Voiello points out what should have been obvious halfway through the season—the pope’s hippie parents abandoned him, and may have chosen not to claim him precisely because of his withdrawn, reactionary ideas. So Lenny goes to Venice rather than Guatemala (where he was going to visit a group of the children healed by the Blessed Juana), because even when he’s nominally at peace, Lenny can’t resist the allure of his missing parents.

The final sequence in Venice is rife with tension—it’s been a while since we really saw the pope give a speech (he isn’t really present during the Africa address), and the scene is charged with all of the built-up mystery from the entirety of his papacy. The pope, having internalized the lessons of the Blessed Juana, works through mystery and contradiction in several pairs of opposites, then concludes by saying that God “smiles.” The crowd understands, and roars. Lenny is, finally, accepted.

Except that he does see his parents, and they abandon him again. (Other people in the crowd seem to watch them leave, which suggests to me that they’re really there—but, as with every other case of “is it real” on this show, it doesn’t matter.) And after a “passing discomfort” during Sister Mary’s departure from the Vatican, the pope seems to have a heart attack of some kind.

“One day I will die, and I will finally be able to embrace you all one by one,” he says. Here, finally, is Lenny’s most genuine expression of faith. Like his other prayers, this one seems to work—Lenny collapses, and his eyes roll back in his head as Gutierrez calls for a doctor. We see a brief shot of a cloud that looks suspiciously like the image ofthe Virgin Mary, then the camera zooms out and out and out, from the square to Venice to Italy to the entire world. Finally, the Earth itself becomes small behind the words “The Young Pope,” followed by “The End.”

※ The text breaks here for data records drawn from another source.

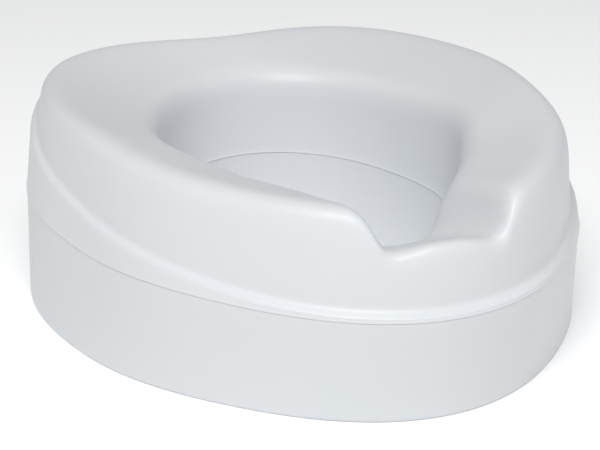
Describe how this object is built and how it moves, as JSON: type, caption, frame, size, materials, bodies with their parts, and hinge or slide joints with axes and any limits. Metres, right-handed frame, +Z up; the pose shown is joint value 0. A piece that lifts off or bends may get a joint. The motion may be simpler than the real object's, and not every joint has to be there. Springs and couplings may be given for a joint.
{
  "type": "raised toilet seat",
  "caption": "Raised toilet seat: a hollow ring-shaped moulding with a deep skirt, a stepped shoulder and a front hygiene notch, clamped to the bowl by sliding brackets.",
  "frame": {"origin": "centre of the bounding box's bottom face, on the plane of the skirt's lower edge", "axes": "+Z up out of the bowl, -Y to the front, where the hygiene notch is, +X to the right as seen from the front"},
  "size_m": [0.363, 0.4217, 0.1393],
  "materials": {
    "moulding": "satin white moulded plastic",
    "lower_moulding": "satin white moulded plastic",
    "bracket_plastic": "fine moulded grain",
    "knob_plastic": "satin",
    "rubber": "matt",
    "zinc_steel": "zinc plated"
  },
  "bodies": {
    "seat": {"seat_top_shell": "moulding", "seat_base_shell": "lower_moulding", "rim_pad_front": "rubber", "rim_pad_rear": "rubber", "rim_pad_left": "rubber", "rim_pad_right": "rubber", "bracket_stud_front_left": "zinc_steel", "bracket_stud_front_right": "zinc_steel", "bracket_stud_rear_left": "zinc_steel", "bracket_stud_rear_right": "zinc_steel"},
    "clamp_front_left": {"bracket_front_left": "bracket_plastic", "grip_pad_front_left": "rubber"},
    "washer_front_left": {"washer_front_left": "zinc_steel"},
    "nut_front_left": {"thumb_nut_front_left": "knob_plastic"},
    "clamp_front_right": {"bracket_front_right": "bracket_plastic", "grip_pad_front_right": "rubber"},
    "washer_front_right": {"washer_front_right": "zinc_steel"},
    "nut_front_right": {"thumb_nut_front_right": "knob_plastic"},
    "clamp_rear_left": {"bracket_rear_left": "bracket_plastic", "grip_pad_rear_left": "rubber"},
    "washer_rear_left": {"washer_rear_left": "zinc_steel"},
    "nut_rear_left": {"thumb_nut_rear_left": "knob_plastic"},
    "clamp_rear_right": {"bracket_rear_right": "bracket_plastic", "grip_pad_rear_right": "rubber"},
    "washer_rear_right": {"washer_rear_right": "zinc_steel"},
    "nut_rear_right": {"thumb_nut_rear_right": "knob_plastic"}
  },
  "joints": [
    {"name": "bracket_slide_front_left", "type": "slide", "parent": "seat", "child": "clamp_front_left", "axis": [-0.7431, -0.6691, 0], "range_m": [0, 0.008]},
    {"name": "washer_drop_front_left", "type": "slide", "parent": "seat", "child": "washer_front_left", "axis": [0, 0, -1], "range_m": [0, 0.002]},
    {"name": "nut_turn_front_left", "type": "hinge", "parent": "washer_front_left", "child": "nut_front_left", "pos_m": [-0.0869, -0.07609, 0.031], "axis": [0, 0, -1], "range_deg": [0, 720]},
    {"name": "bracket_slide_front_right", "type": "slide", "parent": "seat", "child": "clamp_front_right", "axis": [0.7431, -0.6691, 0], "range_m": [0, 0.008]},
    {"name": "washer_drop_front_right", "type": "slide", "parent": "seat", "child": "washer_front_right", "axis": [0, 0, -1], "range_m": [0, 0.002]},
    {"name": "nut_turn_front_right", "type": "hinge", "parent": "washer_front_right", "child": "nut_front_right", "pos_m": [0.0869, -0.07609, 0.031], "axis": [0, 0, -1], "range_deg": [0, 720]},
    {"name": "bracket_slide_rear_left", "type": "slide", "parent": "seat", "child": "clamp_rear_left", "axis": [-0.7431, 0.6691, 0], "range_m": [0, 0.008]},
    {"name": "washer_drop_rear_left", "type": "slide", "parent": "seat", "child": "washer_rear_left", "axis": [0, 0, -1], "range_m": [0, 0.002]},
    {"name": "nut_turn_rear_left", "type": "hinge", "parent": "washer_rear_left", "child": "nut_rear_left", "pos_m": [-0.09399, 0.08678, 0.031], "axis": [0, 0, -1], "range_deg": [0, 720]},
    {"name": "bracket_slide_rear_right", "type": "slide", "parent": "seat", "child": "clamp_rear_right", "axis": [0.7431, 0.6691, 0], "range_m": [0, 0.008]},
    {"name": "washer_drop_rear_right", "type": "slide", "parent": "seat", "child": "washer_rear_right", "axis": [0, 0, -1], "range_m": [0, 0.002]},
    {"name": "nut_turn_rear_right", "type": "hinge", "parent": "washer_rear_right", "child": "nut_rear_right", "pos_m": [0.09399, 0.08678, 0.031], "axis": [0, 0, -1], "range_deg": [0, 720]}
  ],
  "couplings": [
    {"joint": "nut_turn_front_left", "follows": "washer_drop_front_left", "rad_per_m": 6283.2},
    {"joint": "nut_turn_front_right", "follows": "washer_drop_front_right", "rad_per_m": 6283.2},
    {"joint": "nut_turn_rear_left", "follows": "washer_drop_rear_left", "rad_per_m": 6283.2},
    {"joint": "nut_turn_rear_right", "follows": "washer_drop_rear_right", "rad_per_m": 6283.2}
  ]
}
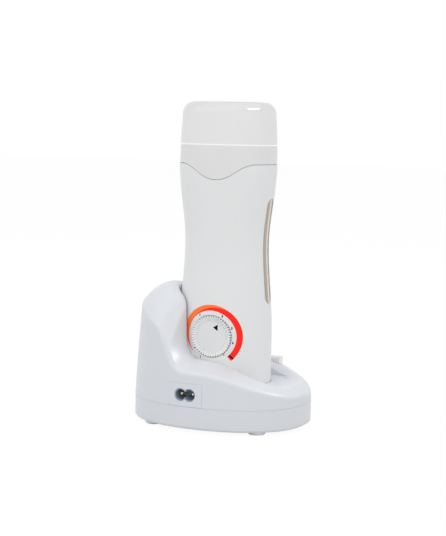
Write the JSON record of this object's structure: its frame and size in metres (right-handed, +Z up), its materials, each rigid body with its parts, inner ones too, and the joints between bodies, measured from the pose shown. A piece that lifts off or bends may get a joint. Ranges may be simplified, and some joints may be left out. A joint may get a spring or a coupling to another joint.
{
  "type": "roll on wax heater",
  "caption": "Waisted upright handle with a heated cartridge well, temperature dial, level window and frosted lift-off cap, standing in a mains dock with a tall rear collar.",
  "frame": {"origin": "on the table, at the centre of the dock's plan outline", "axes": "+Z up, -Y towards the dial side, +X towards the side with the level window"},
  "size_m": [0.1321, 0.1048, 0.2345],
  "materials": {
    "dock_plastic": "smooth moulded, slight gloss",
    "handle_plastic": "smooth moulded, satin",
    "neck_plastic": "fine satin",
    "cap_plastic": "frosted translucent",
    "dial_plastic": "satin",
    "slider_plastic": "satin, ribbed",
    "ring_colour": "printed colour on a smooth strip",
    "window_tint": "tinted clear",
    "dark_insulator": "fine texture",
    "switch_plastic": "fine texture",
    "seat_plastic": "heat resistant, unpainted",
    "foot_rubber": "matt",
    "mat_silicone": "woven-faced silicone",
    "screw_steel": "zinc plated",
    "plated_pin": "nickel plated",
    "contact_brass": "bright",
    "chamber_aluminium": "drawn, bright",
    "fuse_metal": "bright can with lead wires"
  },
  "bodies": {
    "dock": {"base_top_shell": "dock_plastic", "base_bottom_shell": "dock_plastic", "rubber_feet": "foot_rubber", "base_screws": "screw_steel", "inlet_bezel": "dock_plastic", "inlet_socket": "dark_insulator", "inlet_pins": "plated_pin", "dock_connector": "dark_insulator", "dock_contacts": "contact_brass", "switch_body": "switch_plastic"},
    "switch": {"switch_slider": "slider_plastic"},
    "handle": {"handle_front_shell": "handle_plastic", "handle_rear_shell": "handle_plastic", "handle_screws": "screw_steel", "handle_bottom_cover": "handle_plastic", "handle_inlet": "dark_insulator", "handle_contacts": "contact_brass", "neck_ring": "neck_plastic", "heating_chamber": "chamber_aluminium", "heating_mats": "mat_silicone", "chamber_seat": "seat_plastic", "thermal_fuse": "fuse_metal", "window_lens": "window_tint", "scale_ring": "ring_colour", "thermostat_body": "switch_plastic", "thermostat_bracket": "screw_steel", "bracket_screws": "screw_steel"},
    "dial": {"dial_knob": "dial_plastic", "thermostat_shaft": "contact_brass"},
    "cap": {"cap": "cap_plastic"}
  },
  "joints": [
    {"name": "handle_lift", "type": "slide", "parent": "dock", "child": "handle", "axis": [0, 0, 1], "range_m": [0, 0.1]},
    {"name": "cap_lift", "type": "slide", "parent": "handle", "child": "cap", "axis": [0, 0, 1], "range_m": [0, 0.05]},
    {"name": "dial_turn", "type": "hinge", "parent": "handle", "child": "dial", "pos_m": [0.0001, -0.0244, 0.0657], "axis": [0, 1, 0], "range_deg": [-160, 116]},
    {"name": "switch_slide", "type": "slide", "parent": "dock", "child": "switch", "axis": [1, 0, 0], "range_m": [-0.004, 0]}
  ]
}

What does this mean? Is Lenny dead? The conclusion seems to imply that, contrary to several reports, there wasn’t supposed to be a second season of the show. (If there is one, I want to strongly suggest that it begin with Lenny rising from the dead after three days, because he’s already a saint—why not add full-on resurrection to the mix?) I don’t have a ton of good answers here, honestly, precisely because like most of The Young Pope, it holds its cards close to the chest as an image. There are a ton of different interpretations that I hope to be able to discuss in the coming months (did Lenny die because he revealed himself to the public? had he completed his divine mission in some capacity? had he cut himself off from the source of his emotional strength?). Like the rest of this show, it‘s a complicated, spectacular, surreal ending that strongly resists any easy attempt at pinning it down—and it’s breathtaking.

Stray observations:

  • I don’t have a lot to say about the sight of Lenny working out in perfect rhythm to Belle And Sebastian’s “Ever Had A Little Faith?” but I am very glad the scene exists.
  • I also love how obviously bored Lenny is by creating Tommaso as a cardinal.
  • We get a brief sendoff for Ozolins, who returns to complain about his fingers, which have been totally blasted with frostbite. Lenny actually tries to be sympathetic, but clearly doesn’t really understand how.
  • We also get an odd last moment with Caltanissetta, who appears, hair slicked-back, wearing sunglasses, shouting “You will say it!” repeatedly. Lenny has, apparently, discovered his second youth.
  • Silvio Orlando should be nominated for an Emmy, if only for Voiello’s expression when he watches Sister Mary fly away.
  • Someone who knows a bit more about the specific references than me should chime in, but my guess is that the old pope who talks to Lenny in his dream/vision is Peter. (Who else could it be?) To his credit, Lenny responds to being told to just believe in himself rather directly: “Have you got something… a little better? That’s a banal platitude.”
  • One big loose end: the prostitute from episode five, who realizes the man in a track she saw nervously sitting in a hotel was, in fact, the pope.
  • And that’s it for season one of The Young Pope! This is a wild piece of work, and will almost certainly be one of my favorite TV shows of the year. Maybe I’ll see you in 2019 when (if?) we get season two.